> _Given task_: Copy out all of the data below with no alterations.

>> BEGIN Dataset excerpt

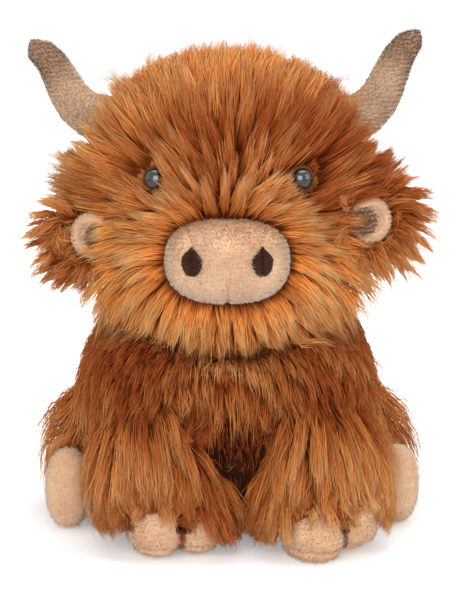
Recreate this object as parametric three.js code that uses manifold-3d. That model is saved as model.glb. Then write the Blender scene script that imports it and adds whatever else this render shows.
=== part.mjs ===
// Seated long-haired highland cow soft toy, as an assembly of sewn covers, stuffing and plastic eyes.
// Millimetres, +Z up. The toy faces -Y, so its own left is +X. The origin is the centre of the flat seat.
// Each fur cover's outer face is the brushed pile as it lies, and its wall is backing and pile together.
import * as THREE from "three";
import { mergeVertices } from "three/addons/utils/BufferGeometryUtils.js";
import Module from "manifold-3d";

const wasm = await Module();
wasm.setup();

// Fits and fabrics
const gap = 0.3; // between pieces that touch
const furWall = 8; // backing and brushed long pile
const plushWall = 2.4; // short-pile fabric
const overrun = 60; // how far a cutting tool runs past what it cuts
const floorFlat = 0.5; // how deep a round form is pressed flat by the floor
const seatClearanceShare = 0.046; // of a ball's radius, round a ball seam that turns
const rootClearanceShare = 0.09; // the same, for the small balls of the ears and the tail
const roughClearanceShare = 0.12; // the same, for the rougher hollow in the stuffing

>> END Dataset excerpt

> _Solution to the exercise_:
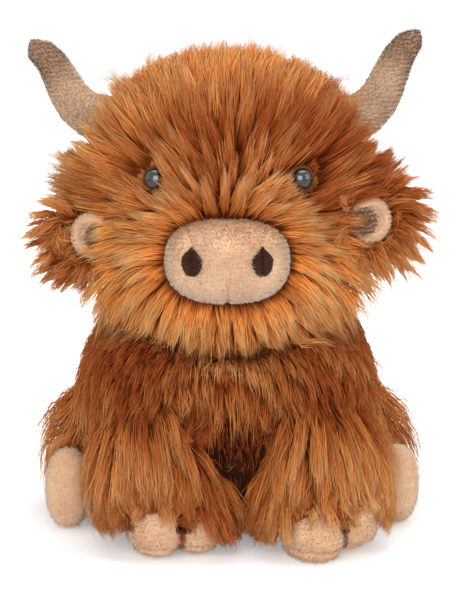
Recreate this object as parametric three.js code that uses manifold-3d. That model is saved as model.glb. Then write the Blender scene script that imports it and adds whatever else this render shows.
=== part.mjs ===
// Seated long-haired highland cow soft toy, as an assembly of sewn covers, stuffing and plastic eyes.
// Millimetres, +Z up. The toy faces -Y, so its own left is +X. The origin is the centre of the flat seat.
// Each fur cover's outer face is the brushed pile as it lies, and its wall is backing and pile together.
import * as THREE from "three";
import { mergeVertices } from "three/addons/utils/BufferGeometryUtils.js";
import Module from "manifold-3d";

const wasm = await Module();
wasm.setup();

// Fits and fabrics
const gap = 0.3; // between pieces that touch
const furWall = 8; // backing and brushed long pile
const plushWall = 2.4; // short-pile fabric
const overrun = 60; // how far a cutting tool runs past what it cuts
const floorFlat = 0.5; // how deep a round form is pressed flat by the floor
const seatClearanceShare = 0.046; // of a ball's radius, round a ball seam that turns
const rootClearanceShare = 0.09; // the same, for the small balls of the ears and the tail
const roughClearanceShare = 0.12; // the same, for the rougher hollow in the stuffing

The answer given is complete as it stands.